Professor Ho is also working on another paper that looks at how school choice is a process of constructing an identity as a responsible parent, in addition to being simply a means of reproducing one’s class status. Separately, she plans to study the implications of MOE’s changes to the way students are assessed, and how educational stakeholders, such as parents, are coping with these shifts.

“The evaluation standards in our education system are in flux, as the Government has been trying to move away from a system that ranks students by their grades, to a system that values everybody for their own unique talents,” she said.

Basically, she added, this is an attempt to transform a hierarchy into a heterarchy. Inevitably, there are “tensions” in policy implementation, as some parents have outright voiced a preference for traditional examinations while others have welcomed the move. 

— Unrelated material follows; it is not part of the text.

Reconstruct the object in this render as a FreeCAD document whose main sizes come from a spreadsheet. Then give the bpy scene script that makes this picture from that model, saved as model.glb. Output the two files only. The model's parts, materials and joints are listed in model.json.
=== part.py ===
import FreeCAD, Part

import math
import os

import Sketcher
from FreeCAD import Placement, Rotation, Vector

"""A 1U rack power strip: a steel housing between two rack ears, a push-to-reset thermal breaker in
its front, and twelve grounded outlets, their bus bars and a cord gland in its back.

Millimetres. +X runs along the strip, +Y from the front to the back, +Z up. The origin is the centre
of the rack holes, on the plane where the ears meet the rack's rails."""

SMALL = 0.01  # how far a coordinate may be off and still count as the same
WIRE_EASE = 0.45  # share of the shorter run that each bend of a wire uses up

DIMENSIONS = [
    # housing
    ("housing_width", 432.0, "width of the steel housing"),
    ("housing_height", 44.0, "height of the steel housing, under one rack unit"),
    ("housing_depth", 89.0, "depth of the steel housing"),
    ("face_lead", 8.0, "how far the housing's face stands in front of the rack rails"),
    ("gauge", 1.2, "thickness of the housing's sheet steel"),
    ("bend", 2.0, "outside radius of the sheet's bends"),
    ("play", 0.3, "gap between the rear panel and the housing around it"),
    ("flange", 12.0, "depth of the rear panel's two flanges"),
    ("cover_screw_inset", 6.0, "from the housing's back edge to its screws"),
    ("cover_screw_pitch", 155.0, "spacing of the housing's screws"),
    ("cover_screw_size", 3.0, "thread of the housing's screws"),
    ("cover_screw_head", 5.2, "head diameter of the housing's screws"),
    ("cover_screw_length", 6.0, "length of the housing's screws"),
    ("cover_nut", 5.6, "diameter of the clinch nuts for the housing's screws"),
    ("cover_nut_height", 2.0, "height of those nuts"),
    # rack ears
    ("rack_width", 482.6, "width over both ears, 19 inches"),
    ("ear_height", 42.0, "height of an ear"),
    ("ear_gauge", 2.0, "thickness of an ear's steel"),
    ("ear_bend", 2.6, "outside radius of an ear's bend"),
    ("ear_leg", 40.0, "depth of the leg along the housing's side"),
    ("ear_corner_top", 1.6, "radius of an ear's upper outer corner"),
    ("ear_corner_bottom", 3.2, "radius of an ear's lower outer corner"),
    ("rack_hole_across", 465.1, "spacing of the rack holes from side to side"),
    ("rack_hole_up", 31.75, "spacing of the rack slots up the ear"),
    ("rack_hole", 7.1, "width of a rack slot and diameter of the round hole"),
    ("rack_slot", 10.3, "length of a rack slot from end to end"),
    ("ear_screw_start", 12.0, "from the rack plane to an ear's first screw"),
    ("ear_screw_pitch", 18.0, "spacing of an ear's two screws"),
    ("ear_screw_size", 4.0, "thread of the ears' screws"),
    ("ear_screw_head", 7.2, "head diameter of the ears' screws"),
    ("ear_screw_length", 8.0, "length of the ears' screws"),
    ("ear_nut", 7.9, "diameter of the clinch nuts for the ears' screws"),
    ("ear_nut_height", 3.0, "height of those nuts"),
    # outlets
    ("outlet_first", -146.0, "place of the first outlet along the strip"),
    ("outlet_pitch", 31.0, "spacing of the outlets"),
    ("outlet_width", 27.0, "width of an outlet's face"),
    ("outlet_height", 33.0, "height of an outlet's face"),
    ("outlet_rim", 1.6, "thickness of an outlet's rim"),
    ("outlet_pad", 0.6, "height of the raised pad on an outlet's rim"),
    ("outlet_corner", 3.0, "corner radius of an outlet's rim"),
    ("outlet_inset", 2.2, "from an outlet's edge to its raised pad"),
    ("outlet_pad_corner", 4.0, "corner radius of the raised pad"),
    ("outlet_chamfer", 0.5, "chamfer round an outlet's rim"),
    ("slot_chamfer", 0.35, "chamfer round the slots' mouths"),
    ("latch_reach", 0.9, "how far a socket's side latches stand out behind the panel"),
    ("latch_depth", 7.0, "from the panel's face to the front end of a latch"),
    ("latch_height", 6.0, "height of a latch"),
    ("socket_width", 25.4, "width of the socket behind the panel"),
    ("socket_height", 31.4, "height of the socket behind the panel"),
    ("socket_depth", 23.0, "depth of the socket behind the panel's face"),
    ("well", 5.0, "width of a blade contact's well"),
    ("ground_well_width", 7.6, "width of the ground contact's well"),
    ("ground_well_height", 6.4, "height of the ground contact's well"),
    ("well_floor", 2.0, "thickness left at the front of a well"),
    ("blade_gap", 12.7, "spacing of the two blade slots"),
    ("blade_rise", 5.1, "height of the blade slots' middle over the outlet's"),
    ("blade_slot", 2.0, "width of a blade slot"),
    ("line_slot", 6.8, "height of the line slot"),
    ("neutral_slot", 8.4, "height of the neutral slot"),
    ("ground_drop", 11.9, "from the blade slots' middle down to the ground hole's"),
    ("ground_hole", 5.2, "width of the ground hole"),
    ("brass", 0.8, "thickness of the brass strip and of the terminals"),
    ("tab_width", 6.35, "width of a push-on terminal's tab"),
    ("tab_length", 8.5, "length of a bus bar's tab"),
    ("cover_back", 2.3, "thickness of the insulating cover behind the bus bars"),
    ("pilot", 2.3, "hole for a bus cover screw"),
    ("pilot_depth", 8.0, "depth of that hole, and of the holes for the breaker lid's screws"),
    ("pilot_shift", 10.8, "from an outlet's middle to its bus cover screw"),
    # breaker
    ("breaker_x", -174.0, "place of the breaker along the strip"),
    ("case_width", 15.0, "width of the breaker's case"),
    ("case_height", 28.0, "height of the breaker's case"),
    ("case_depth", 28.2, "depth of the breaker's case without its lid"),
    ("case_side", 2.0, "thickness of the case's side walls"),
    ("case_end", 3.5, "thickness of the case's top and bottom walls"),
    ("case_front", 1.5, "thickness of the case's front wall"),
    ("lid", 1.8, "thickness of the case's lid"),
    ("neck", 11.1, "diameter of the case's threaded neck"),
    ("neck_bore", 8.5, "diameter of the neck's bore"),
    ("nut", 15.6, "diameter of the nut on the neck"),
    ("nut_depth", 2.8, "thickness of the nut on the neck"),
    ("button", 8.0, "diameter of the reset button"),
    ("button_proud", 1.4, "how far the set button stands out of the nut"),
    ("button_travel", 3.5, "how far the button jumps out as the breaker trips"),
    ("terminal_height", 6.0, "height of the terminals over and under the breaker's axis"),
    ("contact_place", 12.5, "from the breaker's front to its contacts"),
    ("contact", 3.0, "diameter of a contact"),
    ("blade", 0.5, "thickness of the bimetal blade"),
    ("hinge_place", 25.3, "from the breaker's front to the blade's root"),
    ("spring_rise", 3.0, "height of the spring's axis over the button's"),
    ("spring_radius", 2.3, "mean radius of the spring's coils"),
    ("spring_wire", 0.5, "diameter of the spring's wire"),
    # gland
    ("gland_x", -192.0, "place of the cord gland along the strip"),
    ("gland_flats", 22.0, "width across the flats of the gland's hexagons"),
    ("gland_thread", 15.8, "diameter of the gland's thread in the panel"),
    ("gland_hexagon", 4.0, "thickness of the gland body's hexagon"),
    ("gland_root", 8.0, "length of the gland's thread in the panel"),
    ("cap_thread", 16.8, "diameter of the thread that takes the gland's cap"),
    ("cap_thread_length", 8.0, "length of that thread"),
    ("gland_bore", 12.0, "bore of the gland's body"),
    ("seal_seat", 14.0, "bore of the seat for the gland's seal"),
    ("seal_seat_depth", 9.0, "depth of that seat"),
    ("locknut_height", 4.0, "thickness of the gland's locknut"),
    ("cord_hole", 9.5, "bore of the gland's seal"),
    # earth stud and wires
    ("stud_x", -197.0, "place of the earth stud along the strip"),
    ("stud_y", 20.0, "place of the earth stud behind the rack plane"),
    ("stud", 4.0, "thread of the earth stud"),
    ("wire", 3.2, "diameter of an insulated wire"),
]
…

“It is these tensions that I’m trying to understand better as a way to understand how to create a society that’s more heterarchical,” said Professor Ho. “As a sociologist, I want to uncover people’s lived realities on the ground.” 

In a few years’ time, Professor Ho may find herself in the shoes of parents grappling with primary school registration for her son currently aged two. While it is not uncommon for parents to begin the planning process for their children at this age, Professor Ho cannot bring herself to do so just yet. She laughed, “We’re just trying to get through the day-to-day now, no time to plan for the future yet!”

Professor Ho moved back to Singapore last October with her husband, who is a data systems developer and the primary caregiver for their toddler. She chuckled merrily talking about how he has drawn up a list of the playgrounds they have visited, complete with details such as which time of day it is best to visit and whether there is an air-conditioned mall nearby for cooling down.

“All that is to say that we are mostly adjusted to life in Singapore,” Professor Ho said. And whether she is on campus or at the playground, she usually has pen and paper on hand to jot down any ideas. Just take a look at her notebook.